Es ist nicht bekannt, ob die Bundesliga-Rechtemakler in Indonesien oder Südkorea damit werben, wie packend deutscher Abstiegskampf sein kann. Sollten sie dies tun, würde sich jedenfalls empfehlen, den interessierten Fernsehanstalten das am Samstag produzierte Bildmaterial vom Millerntor vorzuführen und ein paar Hintergrundinfos zu den wichtigsten Protagonisten mitzuliefern. Dabei unbedingt hervorzuheben: St. Paulis angeschlagener und hadernder Coach Blessin, Kapitän Irvine, Schiedsrichter Sascha Stegemann – sowie der in dieser Saison auffällig glücklose Stürmer Martijn Kaars, vom Kiezklub im Sommer verpflichtet für eine vereinsinterne Rekordablöse.
„Die Basis“, findet Trainer Blessin, die sei mit Blick auf den Abstiegskampf nun endlich gelegt
Zu Beginn waren die Heidenheimer das drückendere Team, während den St. Paulianern anzumerken war, dass dreieinhalb sieglose Monate „etwas mit einem machen“, wie es bei Markus Lanz heißen würde. Doch dann, in der 19. Minute, schnappte sich Irvine im Mittelfeld den Ball. Der Australier ließ den ersten Heidenheimer stehen, drückte sich mit viel Körpereinsatz am zweiten vorbei und spielte ein sauberes Pässchen auf Angreifer Mathias Pereira Lage, welcher die Torchance zwar liegen ließ. Doch die Partie bekam daraufhin eine neue Stilrichtung verpasst. Auf einmal sei „Leichtigkeit“ zu spüren gewesen, sagte Blessin, einstudierte „Muster“ konnten endlich wieder in die Praxis überführt werden.
So in etwa hatten sich Blessin und St. Paulis Sportchef Andreas Bornemann das im Sommer mal vorgestellt: Die Heimelf reagierte nicht nur, sie agierte phasenweise auch, und zwar flott und vertikal nach vorn. Insbesondere der gedankenschnelle Japaner Fujita und der sprintstarke Stürmer Kaars verkörpern jene Spielidee, von der in den vergangenen Wochen kaum was zu sehen war; in der 35. Minute erblickte die Idee dann das Licht der Welt: Fujita steckte auf Kaars durch, der den Ball zum 1:0 ins Eck drosch. Es handelte sich um das erste Erstligator des vom Zweitligisten Magdeburg verpflichteten Niederländers.
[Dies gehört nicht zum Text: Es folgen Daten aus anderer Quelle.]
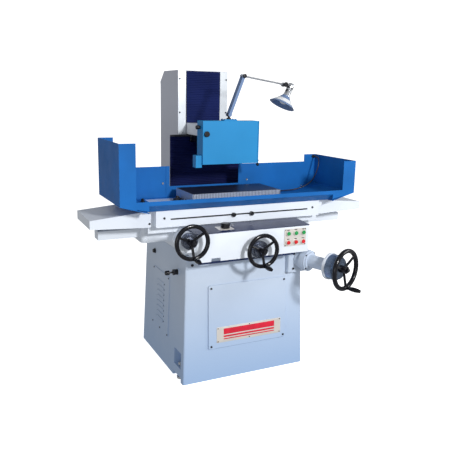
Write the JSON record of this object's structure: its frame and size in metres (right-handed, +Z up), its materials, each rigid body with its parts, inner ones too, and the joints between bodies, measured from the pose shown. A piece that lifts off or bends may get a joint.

„Ich wusste, dass es in der Bundesliga für mich schwieriger wird“, sagte Kaars, eine transparente Selbsteinschätzung, die in dieser Spielzeit nicht zu übersehen war. Der Kiezklub absolvierte mit Ball seine wohl beste Halbzeit der Saison, eine Fahrlässigkeit des Abwehrmanns Eric Smith machte nach Wiederanpfiff jedoch eine Rückbesinnung auf resolute Gegen-den-Ball-Arbeit erforderlich.

Smith, seit Wochen mit abschüssiger Formkurve, vertändelte an der Mittellinie den Ball und zupfte daraufhin am Trikot von Marvin Pieringer, um den Heidenheimer Konter zu unterbinden. Als letzter Mann? Abwehrkollege Hauke Wahl war auf ähnlicher Höhe unterwegs. Machte Pieringer viel aus dem Zupfer? Auf jeden Fall. Schiedsrichter Stegemann jedenfalls zeigte Smith die rote Karte. Eine harte Entscheidung, die die St. Paulianer hinterher höchstens in Nebensätzen thematisierten, weil sie lieber davon erzählten, wie sie 45 Minuten lang mit aller Kraft und viel Geschick gegen den nächsten Rückschlag ankämpften. Beherzt warfen sie sich in jedes Nahduell; Kapitän Irvine munterte auf und trieb an; Fujita schickte Kaars erneut in die Tiefe, erneut wuchtete der 26-Jährige den Ball ins Tor (53.). Und auch nach Heidenheims 1:2-Anschlusstreffer (64.) blieb St. Pauli cool.
„Die Basis“, sagte Coach Blessin, die sei mit Blick auf den sich nun intensivierenden Abstiegskampf gelegt. Kein schlechter Zeitpunkt: Am kommenden Sonntag steht das Duell mit dem Tabellenletzten Mainz auf dem Programm.